Before he named anything, cultivated anything, guarded anything, or chose anything, he was given life.
That is easy to pass over because we are so accustomed to beginning with decisions. We ask what we should do, which path we should take, how we should know, whether God is directing this option or that one. Those are not unimportant questions. We will spend much of our time with them.
But Scripture does not begin the human story with a decision.
It begins with God forming.
It begins with dust.
It begins with breath.
It begins with a man who did not ask to exist, did not choose his own body, did not design his own world, did not negotiate his purpose, and did not place himself in the garden.
He woke into gift.
That may sound almost too obvious to matter. Of course Adam did not choose those things. Of course creation begins with God.
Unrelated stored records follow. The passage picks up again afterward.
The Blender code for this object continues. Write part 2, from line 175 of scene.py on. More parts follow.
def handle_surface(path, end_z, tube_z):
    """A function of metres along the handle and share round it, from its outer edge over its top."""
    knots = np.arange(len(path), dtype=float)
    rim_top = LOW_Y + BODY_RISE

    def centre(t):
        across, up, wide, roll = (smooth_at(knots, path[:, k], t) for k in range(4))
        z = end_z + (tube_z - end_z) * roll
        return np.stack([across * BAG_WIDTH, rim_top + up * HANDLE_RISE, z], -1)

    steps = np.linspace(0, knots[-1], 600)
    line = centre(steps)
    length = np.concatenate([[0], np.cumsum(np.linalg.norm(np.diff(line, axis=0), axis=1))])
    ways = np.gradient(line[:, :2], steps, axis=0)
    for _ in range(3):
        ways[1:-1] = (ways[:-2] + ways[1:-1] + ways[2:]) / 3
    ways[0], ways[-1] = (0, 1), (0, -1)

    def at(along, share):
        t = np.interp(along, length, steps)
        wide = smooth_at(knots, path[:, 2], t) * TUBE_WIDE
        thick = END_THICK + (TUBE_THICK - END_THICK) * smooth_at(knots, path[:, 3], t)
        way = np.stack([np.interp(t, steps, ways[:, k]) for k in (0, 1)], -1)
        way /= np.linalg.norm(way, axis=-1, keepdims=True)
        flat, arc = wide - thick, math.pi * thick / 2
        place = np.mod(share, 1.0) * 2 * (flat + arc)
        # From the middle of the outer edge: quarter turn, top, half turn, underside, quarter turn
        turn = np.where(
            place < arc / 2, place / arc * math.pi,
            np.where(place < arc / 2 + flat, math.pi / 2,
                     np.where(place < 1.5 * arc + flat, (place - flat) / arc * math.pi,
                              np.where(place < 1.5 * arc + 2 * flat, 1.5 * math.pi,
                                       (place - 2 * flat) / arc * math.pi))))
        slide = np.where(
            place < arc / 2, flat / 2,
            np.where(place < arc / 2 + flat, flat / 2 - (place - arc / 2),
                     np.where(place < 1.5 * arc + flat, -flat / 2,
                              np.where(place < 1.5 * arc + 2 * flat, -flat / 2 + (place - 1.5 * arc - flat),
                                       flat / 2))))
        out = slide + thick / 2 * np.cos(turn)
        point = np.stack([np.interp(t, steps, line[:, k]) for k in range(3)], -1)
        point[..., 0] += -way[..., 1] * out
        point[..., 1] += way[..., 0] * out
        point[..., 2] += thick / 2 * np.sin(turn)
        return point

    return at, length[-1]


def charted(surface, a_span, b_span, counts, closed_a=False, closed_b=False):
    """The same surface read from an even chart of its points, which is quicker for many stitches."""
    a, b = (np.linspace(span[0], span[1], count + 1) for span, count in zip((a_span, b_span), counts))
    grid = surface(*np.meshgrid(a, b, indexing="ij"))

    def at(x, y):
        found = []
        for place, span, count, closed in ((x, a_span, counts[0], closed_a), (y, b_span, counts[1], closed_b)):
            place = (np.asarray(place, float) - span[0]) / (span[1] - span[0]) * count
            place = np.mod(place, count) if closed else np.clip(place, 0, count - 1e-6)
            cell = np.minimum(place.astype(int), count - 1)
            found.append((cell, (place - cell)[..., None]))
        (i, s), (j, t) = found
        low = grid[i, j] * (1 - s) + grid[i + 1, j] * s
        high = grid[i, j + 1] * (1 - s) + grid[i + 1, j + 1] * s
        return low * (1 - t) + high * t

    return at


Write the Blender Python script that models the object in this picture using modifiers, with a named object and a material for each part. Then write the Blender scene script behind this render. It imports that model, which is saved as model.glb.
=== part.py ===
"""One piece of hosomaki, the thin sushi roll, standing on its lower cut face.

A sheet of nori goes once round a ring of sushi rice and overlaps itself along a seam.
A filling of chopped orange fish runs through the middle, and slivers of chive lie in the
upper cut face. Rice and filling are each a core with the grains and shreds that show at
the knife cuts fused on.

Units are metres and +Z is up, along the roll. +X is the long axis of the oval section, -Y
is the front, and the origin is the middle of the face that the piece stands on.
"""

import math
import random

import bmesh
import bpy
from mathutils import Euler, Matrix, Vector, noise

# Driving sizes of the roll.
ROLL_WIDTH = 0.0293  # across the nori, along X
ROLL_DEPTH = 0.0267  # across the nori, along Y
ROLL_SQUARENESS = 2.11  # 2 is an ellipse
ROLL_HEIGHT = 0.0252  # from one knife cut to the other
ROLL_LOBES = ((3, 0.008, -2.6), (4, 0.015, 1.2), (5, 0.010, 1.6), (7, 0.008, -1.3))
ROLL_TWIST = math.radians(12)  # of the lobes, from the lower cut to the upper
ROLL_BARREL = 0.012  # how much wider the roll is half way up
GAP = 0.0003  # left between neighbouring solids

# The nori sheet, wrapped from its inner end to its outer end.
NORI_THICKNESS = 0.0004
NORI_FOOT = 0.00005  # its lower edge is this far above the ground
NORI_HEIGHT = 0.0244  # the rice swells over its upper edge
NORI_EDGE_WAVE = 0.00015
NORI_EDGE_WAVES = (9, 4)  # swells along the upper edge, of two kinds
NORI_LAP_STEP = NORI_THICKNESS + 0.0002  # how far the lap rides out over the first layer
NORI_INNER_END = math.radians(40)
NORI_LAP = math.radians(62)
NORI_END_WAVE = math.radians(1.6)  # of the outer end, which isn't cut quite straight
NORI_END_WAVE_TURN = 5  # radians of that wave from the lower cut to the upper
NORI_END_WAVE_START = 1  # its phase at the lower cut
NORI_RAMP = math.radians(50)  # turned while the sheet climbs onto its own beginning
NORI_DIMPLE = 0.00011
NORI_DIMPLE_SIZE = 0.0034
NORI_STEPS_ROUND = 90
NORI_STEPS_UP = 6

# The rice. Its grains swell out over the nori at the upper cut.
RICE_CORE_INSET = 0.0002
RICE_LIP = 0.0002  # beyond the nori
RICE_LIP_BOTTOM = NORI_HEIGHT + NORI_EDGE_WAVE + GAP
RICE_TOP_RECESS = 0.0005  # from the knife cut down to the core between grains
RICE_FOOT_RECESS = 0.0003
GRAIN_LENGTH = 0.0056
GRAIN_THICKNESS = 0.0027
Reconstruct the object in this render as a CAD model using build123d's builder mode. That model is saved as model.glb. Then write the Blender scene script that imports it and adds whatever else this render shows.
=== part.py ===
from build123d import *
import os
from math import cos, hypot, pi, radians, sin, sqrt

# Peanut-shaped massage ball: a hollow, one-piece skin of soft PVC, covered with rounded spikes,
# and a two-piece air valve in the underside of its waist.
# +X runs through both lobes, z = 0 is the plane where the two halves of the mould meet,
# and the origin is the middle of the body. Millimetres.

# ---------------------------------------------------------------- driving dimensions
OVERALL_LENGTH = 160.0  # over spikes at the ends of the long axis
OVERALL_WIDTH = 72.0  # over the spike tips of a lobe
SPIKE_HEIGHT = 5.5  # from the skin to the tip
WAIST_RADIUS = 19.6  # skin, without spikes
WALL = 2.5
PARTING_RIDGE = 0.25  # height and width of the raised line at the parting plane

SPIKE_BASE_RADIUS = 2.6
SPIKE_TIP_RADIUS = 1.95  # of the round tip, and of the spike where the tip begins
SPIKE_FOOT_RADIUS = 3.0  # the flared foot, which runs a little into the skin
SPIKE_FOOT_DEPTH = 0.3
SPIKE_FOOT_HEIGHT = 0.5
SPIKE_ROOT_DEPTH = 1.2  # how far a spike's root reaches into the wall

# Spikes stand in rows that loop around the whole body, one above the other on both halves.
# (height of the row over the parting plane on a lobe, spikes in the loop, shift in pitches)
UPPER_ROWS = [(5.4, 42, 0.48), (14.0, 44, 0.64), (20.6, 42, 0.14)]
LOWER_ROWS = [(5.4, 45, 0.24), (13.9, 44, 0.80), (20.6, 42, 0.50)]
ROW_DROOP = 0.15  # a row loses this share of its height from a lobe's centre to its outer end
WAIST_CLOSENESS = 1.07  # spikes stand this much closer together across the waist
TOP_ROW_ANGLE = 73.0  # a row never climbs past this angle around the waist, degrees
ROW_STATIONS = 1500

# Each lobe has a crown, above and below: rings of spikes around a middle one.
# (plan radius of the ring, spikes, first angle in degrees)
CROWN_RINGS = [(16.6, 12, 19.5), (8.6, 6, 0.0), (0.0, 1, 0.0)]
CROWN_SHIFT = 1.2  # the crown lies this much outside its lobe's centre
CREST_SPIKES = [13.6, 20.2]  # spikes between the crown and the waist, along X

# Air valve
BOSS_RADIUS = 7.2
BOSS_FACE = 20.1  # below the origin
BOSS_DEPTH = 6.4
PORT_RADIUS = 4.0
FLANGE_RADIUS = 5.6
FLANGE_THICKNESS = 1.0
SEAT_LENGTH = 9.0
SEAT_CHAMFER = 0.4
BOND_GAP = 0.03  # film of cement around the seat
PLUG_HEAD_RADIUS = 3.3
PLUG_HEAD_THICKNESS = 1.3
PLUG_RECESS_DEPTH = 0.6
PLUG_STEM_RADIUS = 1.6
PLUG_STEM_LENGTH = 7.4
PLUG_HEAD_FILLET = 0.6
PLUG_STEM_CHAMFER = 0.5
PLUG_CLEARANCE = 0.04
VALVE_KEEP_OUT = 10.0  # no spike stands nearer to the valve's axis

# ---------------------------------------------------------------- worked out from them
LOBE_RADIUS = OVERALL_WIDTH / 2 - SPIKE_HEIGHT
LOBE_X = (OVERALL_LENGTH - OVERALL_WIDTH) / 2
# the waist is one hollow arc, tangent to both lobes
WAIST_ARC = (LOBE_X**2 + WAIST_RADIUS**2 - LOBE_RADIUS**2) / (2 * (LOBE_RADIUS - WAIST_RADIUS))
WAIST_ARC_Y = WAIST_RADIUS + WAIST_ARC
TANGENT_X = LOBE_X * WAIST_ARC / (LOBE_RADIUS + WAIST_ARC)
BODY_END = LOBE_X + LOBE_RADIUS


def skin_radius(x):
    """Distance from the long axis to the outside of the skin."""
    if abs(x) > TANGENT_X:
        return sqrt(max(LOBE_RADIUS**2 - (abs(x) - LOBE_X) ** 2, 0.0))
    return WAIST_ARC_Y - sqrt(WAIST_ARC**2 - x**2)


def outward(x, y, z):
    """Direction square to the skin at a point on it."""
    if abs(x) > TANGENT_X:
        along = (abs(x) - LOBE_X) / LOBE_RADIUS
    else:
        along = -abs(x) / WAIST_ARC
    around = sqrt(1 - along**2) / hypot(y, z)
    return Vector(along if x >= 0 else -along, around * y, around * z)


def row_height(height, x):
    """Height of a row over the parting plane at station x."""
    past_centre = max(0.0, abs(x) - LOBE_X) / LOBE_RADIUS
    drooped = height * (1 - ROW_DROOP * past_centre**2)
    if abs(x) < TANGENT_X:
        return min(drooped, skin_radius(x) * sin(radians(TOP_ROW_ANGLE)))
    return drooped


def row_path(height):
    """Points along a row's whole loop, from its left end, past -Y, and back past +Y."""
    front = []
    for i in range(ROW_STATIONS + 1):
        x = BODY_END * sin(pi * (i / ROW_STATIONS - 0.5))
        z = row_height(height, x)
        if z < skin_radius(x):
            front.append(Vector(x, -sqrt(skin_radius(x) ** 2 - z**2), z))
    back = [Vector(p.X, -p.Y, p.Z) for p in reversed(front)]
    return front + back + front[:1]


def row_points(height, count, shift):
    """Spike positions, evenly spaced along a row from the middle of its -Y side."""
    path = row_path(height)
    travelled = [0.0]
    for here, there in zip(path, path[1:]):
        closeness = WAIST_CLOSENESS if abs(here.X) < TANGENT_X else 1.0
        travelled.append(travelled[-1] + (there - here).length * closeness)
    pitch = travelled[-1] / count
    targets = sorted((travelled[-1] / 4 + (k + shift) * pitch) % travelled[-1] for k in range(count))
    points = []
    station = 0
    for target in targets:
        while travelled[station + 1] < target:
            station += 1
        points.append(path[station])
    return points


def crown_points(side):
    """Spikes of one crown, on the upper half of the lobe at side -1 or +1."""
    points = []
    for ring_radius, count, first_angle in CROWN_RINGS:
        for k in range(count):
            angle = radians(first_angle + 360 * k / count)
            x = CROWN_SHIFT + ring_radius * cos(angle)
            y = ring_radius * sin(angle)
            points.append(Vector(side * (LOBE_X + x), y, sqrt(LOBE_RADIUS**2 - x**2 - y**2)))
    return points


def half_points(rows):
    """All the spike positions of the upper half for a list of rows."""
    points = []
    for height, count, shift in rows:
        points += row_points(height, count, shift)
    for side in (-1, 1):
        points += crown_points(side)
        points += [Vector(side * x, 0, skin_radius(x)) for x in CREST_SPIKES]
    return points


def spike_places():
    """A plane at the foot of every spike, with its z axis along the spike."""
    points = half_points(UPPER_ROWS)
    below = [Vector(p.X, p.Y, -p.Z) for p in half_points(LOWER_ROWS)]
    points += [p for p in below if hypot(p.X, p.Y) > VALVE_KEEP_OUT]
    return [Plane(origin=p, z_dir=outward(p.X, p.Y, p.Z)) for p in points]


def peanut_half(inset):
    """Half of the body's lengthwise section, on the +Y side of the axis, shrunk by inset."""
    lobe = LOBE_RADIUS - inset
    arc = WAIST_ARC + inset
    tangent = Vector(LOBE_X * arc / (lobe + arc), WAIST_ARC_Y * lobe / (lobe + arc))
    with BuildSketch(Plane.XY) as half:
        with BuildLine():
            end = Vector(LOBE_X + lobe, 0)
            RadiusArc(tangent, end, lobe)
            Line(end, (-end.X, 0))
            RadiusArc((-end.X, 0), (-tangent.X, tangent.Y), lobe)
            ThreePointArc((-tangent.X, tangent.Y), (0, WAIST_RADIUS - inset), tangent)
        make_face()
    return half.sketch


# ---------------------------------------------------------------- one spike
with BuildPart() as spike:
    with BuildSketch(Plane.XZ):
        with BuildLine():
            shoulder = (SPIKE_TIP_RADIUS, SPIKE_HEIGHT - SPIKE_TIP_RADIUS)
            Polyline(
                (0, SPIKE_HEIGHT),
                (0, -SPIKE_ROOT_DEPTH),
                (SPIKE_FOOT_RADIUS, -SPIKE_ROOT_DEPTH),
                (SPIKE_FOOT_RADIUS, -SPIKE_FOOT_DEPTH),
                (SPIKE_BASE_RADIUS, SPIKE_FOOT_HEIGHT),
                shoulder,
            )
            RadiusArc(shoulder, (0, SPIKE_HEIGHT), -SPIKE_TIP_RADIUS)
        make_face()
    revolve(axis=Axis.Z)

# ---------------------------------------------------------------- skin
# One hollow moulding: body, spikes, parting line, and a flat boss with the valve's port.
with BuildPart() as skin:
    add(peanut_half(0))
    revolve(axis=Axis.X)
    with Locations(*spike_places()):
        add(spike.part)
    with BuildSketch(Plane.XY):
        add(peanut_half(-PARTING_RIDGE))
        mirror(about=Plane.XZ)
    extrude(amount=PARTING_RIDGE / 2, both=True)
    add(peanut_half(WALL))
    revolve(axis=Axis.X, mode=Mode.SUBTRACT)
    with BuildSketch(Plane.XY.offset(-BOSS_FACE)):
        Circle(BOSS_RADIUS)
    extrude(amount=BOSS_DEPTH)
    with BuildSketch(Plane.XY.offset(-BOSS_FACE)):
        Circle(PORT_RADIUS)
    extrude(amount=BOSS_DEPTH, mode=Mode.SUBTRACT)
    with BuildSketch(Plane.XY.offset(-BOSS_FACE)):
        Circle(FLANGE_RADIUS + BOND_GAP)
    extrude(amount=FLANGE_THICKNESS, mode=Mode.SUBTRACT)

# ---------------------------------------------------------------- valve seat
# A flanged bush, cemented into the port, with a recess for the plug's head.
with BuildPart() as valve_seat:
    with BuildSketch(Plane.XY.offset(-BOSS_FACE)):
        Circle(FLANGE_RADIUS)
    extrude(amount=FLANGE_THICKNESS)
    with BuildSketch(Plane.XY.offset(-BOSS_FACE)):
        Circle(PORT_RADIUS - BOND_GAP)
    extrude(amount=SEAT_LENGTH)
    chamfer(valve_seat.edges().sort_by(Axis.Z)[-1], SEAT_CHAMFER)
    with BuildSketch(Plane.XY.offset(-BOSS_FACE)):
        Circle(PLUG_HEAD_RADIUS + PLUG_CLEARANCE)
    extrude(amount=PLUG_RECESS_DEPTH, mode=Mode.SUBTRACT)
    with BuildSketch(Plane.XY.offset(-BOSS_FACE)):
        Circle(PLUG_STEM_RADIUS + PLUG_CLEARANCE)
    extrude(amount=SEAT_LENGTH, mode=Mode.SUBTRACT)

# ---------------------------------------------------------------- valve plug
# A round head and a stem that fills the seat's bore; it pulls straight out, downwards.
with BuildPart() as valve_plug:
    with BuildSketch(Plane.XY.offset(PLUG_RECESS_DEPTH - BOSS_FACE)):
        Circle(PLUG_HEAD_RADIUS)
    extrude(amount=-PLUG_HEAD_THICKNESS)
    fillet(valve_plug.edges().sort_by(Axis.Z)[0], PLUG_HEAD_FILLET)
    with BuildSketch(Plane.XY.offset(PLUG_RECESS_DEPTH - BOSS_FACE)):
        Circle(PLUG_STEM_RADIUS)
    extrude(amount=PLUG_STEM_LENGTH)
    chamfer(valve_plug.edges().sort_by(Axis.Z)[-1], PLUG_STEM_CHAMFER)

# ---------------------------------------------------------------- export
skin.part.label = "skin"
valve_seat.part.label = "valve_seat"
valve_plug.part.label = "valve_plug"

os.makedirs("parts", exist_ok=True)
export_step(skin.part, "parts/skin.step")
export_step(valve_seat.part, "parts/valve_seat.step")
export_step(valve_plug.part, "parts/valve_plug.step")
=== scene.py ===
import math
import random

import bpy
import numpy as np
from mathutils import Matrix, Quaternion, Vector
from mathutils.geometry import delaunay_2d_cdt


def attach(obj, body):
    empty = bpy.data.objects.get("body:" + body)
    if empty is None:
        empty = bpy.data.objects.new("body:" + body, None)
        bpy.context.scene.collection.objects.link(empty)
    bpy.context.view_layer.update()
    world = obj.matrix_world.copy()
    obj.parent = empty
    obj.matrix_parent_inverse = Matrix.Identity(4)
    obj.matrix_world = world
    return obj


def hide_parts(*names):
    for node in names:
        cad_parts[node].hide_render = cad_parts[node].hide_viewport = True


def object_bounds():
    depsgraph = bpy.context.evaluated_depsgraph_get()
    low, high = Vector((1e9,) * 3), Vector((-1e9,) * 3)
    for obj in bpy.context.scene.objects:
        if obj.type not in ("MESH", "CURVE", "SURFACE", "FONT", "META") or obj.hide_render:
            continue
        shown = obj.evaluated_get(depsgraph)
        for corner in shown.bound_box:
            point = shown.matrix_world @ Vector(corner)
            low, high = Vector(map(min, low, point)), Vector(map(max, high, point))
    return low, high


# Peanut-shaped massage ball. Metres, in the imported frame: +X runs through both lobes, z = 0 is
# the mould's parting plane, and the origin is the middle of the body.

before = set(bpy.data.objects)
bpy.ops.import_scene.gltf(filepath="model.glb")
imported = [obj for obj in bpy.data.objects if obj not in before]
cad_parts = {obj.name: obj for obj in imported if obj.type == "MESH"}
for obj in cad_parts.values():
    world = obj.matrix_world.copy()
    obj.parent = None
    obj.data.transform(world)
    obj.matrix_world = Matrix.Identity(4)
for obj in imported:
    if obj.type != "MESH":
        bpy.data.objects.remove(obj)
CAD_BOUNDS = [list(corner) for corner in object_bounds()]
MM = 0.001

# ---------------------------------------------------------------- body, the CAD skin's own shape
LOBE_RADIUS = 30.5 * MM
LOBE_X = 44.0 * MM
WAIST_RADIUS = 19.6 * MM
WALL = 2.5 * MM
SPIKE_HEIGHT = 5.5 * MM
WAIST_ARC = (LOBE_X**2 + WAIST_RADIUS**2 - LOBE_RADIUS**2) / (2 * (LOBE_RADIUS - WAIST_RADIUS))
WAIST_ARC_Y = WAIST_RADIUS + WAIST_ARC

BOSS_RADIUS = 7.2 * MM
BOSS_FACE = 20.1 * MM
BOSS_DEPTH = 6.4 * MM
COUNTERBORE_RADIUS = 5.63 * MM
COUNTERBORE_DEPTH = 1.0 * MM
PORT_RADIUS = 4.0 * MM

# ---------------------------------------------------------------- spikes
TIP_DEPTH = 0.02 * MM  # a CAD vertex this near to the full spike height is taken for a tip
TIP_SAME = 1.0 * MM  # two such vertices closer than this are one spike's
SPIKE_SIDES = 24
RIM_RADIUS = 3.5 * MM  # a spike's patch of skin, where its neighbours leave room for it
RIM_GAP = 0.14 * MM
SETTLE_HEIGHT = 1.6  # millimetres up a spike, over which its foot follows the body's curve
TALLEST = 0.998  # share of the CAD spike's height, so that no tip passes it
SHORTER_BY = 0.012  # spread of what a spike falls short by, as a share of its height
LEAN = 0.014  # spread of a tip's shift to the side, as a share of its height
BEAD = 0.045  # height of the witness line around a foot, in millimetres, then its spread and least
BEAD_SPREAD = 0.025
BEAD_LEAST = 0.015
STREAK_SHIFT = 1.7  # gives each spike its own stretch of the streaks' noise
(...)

Of course life is given.
But what is obvious in doctrine can be forgotten in experience.
Many of us live as if the first word over our lives is choice. We feel responsible to discover who we are, define what our lives mean, secure the right future, interpret every opportunity, avoid the wrong path, and keep our existence from becoming less than what it was supposed to be.
Even Christian language can absorb that pressure.
What is God's plan for my life?
What is my calling?
What if I miss it?
What if I choose the wrong path and become the wrong version of myself?
Those questions can contain genuine faith. They can also carry a burden that begins too late in the story.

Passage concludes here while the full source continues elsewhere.